Manton and the NSW land council's chief executive, Geoff Scott, say they are considering other uses for the fund, from micro-financing to an expanded contributory funeral fund, but will move slowly, in line with the fund's conservative investment strategy and statutory limits.

"It's their money, not mine," says Lynch. "I'm not a whitefella minister who will tell Aboriginal people how to spend their money. [But] they shouldn't be looking at doing things the government should be doing.

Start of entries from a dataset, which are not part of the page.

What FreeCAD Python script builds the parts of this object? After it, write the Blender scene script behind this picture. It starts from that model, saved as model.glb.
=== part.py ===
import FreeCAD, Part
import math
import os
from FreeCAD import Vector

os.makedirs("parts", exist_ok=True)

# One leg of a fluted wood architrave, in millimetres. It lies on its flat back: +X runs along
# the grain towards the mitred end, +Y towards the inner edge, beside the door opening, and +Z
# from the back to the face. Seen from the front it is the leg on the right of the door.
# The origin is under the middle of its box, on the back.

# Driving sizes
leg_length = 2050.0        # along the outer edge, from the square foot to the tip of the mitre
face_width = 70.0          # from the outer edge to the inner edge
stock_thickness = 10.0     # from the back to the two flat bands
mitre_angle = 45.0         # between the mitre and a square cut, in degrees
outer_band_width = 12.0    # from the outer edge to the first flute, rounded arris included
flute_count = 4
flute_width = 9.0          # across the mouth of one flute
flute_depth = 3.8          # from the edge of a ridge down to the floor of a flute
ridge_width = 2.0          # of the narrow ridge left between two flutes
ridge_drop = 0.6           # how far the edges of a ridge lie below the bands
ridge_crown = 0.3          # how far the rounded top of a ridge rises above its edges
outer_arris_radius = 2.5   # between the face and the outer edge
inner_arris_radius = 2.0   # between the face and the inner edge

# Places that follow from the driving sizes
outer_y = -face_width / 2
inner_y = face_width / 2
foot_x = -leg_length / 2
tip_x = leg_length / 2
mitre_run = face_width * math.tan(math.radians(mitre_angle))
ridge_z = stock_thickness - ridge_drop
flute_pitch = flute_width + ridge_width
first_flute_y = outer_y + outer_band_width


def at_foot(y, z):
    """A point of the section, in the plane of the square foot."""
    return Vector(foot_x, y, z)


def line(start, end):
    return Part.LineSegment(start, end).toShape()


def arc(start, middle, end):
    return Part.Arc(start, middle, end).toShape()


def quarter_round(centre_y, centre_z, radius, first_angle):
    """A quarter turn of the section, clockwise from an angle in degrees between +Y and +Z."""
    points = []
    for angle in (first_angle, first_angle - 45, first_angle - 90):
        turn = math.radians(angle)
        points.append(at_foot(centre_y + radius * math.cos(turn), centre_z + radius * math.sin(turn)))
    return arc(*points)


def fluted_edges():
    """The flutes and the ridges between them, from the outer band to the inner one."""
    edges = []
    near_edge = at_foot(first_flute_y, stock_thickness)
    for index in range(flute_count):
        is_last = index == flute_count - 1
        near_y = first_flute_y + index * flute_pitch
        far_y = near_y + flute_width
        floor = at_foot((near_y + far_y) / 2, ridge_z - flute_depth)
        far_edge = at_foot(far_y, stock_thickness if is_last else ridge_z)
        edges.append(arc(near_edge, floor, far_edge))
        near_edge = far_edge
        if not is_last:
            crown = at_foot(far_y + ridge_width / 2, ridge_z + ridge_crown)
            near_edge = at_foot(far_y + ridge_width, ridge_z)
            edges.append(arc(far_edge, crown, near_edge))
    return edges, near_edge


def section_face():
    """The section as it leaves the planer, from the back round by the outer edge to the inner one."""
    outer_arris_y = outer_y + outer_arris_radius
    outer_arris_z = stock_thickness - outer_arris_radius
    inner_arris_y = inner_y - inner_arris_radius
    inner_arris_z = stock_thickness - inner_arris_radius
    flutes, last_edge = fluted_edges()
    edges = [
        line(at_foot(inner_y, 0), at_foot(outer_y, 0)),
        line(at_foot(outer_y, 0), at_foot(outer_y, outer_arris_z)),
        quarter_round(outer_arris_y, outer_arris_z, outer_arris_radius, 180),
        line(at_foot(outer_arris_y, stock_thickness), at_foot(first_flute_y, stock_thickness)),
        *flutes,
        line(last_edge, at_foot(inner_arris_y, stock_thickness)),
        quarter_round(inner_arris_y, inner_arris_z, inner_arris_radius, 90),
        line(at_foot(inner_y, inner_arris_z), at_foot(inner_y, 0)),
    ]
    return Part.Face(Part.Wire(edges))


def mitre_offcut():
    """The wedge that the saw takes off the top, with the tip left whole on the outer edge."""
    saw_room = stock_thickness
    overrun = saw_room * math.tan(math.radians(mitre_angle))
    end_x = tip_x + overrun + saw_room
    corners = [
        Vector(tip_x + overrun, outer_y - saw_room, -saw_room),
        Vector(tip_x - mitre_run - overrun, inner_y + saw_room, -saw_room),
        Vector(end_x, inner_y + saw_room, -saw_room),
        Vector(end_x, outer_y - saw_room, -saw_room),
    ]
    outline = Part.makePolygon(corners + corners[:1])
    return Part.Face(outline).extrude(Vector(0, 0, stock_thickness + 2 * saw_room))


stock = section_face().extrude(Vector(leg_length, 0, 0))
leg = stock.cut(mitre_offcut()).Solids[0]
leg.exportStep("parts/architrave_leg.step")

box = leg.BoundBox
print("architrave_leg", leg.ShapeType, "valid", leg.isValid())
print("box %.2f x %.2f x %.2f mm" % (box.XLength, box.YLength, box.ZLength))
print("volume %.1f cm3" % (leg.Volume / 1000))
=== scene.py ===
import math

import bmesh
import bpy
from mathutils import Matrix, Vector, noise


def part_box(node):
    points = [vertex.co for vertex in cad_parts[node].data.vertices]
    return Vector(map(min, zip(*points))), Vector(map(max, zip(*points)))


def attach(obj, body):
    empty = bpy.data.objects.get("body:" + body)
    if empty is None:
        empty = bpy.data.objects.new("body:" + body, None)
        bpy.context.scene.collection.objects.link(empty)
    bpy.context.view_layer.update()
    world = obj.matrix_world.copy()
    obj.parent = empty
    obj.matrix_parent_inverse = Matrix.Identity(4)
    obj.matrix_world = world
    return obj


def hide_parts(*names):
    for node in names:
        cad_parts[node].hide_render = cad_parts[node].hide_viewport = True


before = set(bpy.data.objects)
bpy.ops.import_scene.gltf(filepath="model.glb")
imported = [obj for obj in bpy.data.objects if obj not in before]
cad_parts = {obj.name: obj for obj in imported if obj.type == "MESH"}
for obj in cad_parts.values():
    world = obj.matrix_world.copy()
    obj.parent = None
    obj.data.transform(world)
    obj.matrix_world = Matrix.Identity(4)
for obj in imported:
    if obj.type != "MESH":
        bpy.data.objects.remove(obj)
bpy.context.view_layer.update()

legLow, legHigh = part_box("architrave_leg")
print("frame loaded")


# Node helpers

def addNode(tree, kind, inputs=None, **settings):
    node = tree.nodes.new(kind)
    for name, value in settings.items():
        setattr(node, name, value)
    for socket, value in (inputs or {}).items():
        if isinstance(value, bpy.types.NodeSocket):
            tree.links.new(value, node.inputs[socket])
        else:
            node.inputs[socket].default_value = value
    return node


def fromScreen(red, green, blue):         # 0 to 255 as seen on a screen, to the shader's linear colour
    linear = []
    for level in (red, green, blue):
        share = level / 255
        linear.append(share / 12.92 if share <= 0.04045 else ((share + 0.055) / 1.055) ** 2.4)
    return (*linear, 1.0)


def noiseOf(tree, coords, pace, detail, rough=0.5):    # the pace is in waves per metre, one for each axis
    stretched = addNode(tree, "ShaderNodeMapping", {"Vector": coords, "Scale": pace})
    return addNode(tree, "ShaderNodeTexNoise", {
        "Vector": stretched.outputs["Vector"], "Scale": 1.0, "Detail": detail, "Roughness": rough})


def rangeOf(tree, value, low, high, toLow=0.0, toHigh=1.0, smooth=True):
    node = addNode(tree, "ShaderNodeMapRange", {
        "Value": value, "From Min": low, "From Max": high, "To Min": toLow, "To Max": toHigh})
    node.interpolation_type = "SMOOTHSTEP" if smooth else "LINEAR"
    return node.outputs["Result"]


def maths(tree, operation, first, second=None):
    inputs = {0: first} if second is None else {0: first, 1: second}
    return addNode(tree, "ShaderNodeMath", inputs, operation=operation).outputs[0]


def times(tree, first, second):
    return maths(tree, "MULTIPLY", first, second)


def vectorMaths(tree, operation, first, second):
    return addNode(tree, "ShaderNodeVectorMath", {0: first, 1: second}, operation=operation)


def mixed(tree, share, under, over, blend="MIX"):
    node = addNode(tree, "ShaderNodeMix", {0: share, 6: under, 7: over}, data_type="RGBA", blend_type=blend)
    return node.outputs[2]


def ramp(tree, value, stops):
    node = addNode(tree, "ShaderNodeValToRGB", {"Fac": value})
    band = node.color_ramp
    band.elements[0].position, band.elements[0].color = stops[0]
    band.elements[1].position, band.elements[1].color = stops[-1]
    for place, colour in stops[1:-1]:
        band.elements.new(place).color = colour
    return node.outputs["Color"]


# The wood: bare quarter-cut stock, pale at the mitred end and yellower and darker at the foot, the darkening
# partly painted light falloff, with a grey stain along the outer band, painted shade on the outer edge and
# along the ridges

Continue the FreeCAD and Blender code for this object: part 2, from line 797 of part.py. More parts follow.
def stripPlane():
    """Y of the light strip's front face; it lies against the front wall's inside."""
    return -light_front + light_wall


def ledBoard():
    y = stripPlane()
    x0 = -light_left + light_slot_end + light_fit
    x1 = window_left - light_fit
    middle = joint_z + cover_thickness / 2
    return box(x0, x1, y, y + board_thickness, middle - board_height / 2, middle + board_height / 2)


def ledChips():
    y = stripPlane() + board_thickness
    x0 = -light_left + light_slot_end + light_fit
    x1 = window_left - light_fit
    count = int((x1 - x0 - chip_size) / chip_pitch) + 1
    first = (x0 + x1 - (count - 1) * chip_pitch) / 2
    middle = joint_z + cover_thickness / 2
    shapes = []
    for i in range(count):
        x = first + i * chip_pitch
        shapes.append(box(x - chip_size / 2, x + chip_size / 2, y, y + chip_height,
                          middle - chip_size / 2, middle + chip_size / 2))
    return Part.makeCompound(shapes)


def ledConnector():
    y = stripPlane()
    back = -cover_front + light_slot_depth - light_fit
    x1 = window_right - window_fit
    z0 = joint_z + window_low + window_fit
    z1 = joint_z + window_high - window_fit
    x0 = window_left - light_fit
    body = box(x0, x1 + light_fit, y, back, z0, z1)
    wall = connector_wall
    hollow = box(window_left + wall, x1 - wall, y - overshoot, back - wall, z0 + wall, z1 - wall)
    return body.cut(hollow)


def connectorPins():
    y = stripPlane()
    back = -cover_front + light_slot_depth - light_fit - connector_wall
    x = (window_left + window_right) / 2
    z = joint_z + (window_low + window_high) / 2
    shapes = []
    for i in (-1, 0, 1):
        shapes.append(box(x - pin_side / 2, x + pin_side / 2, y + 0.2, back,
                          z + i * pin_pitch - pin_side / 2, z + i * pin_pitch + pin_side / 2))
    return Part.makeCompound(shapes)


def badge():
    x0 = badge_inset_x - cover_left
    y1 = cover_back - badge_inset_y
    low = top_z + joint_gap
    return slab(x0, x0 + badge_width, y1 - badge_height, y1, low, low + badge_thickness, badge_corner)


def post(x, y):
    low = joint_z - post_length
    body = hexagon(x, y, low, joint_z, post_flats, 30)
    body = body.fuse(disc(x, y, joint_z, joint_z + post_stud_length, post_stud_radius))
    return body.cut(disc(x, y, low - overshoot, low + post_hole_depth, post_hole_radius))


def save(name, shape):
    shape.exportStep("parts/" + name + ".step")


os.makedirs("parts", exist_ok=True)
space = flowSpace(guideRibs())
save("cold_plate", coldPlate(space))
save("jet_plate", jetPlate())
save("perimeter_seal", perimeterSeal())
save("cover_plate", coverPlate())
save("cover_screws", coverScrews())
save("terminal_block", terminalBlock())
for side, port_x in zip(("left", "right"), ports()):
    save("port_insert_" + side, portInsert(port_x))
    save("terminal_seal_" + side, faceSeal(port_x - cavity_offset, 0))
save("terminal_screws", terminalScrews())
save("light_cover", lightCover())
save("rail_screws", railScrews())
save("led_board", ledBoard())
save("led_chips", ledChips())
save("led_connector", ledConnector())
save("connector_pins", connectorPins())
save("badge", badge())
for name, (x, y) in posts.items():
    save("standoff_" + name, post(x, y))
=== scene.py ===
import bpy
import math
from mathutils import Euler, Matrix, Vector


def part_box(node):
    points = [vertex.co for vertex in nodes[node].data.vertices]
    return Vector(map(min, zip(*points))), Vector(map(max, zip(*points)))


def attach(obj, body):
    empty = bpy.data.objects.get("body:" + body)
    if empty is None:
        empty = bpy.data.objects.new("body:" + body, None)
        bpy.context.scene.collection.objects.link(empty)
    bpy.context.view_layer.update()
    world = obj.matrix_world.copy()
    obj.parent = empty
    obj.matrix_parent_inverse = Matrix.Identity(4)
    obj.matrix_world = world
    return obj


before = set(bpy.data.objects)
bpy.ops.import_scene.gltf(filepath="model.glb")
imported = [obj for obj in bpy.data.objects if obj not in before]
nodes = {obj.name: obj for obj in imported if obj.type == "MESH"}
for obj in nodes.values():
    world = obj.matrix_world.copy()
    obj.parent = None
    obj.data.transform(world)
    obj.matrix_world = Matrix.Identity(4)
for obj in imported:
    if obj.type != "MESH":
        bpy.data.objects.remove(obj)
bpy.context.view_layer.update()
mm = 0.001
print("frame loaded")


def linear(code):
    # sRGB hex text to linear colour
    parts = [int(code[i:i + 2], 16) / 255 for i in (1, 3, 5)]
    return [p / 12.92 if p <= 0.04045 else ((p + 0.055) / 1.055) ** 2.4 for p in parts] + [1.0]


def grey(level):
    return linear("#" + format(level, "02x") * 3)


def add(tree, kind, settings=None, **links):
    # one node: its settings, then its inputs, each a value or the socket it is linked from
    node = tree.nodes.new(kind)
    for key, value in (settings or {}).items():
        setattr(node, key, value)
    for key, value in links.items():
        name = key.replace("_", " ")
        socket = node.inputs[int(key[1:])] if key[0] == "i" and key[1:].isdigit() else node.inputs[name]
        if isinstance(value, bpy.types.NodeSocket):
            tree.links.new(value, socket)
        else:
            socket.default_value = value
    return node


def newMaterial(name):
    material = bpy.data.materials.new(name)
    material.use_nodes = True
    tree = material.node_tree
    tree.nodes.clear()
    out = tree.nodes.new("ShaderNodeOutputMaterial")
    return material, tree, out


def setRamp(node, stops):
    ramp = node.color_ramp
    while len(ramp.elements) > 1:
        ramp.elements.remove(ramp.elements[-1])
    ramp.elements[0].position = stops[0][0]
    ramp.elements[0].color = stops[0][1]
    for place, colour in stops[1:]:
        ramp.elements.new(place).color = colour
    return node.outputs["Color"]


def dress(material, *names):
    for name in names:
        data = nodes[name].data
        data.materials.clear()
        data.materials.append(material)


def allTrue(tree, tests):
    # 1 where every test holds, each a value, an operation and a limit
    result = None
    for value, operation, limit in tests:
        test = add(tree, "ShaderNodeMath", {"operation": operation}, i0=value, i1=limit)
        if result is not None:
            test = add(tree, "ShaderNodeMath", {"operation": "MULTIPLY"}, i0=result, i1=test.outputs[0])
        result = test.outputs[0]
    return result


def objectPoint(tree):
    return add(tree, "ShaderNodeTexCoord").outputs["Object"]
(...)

They are offering things over and above what the government is doing."

The core business of the council - land claims - is also booming.

The registrar of the Aboriginal Land Rights Act, Steve Wright, says a blitz during the reign of the former administrator, Murray Chapman, had laid claim to more than 4000 parcels of unused Crown land in a year and taken the number of land claims from 8,000 to almost 16,000.

Without the new claims, which have yet to be investigated by the Lands Department in what is a long and often unsuccessful process, the council's portfolio totals more than 616,460 hectares with an unimproved capital value of more than $2 billion.

With them - and allowing for those that fail - Wright estimates it could "double, if not triple".

"The newly elected council will be responsible for taking the system into the next phase of land rights - the sustainable development and management of our land base for the benefit of present and future generations," Manton has said.

The potential for improving the economic and social status of Aboriginal people is staggering.

But a quarter-century of land rights has not done much to alleviate the state of indigenous health and wealth, giving Aboriginal people little reason to hold their collective breath.

If and when that land is converted to general wellbeing, as the 1983 act of parliament envisaged, it will be not a moment too soon.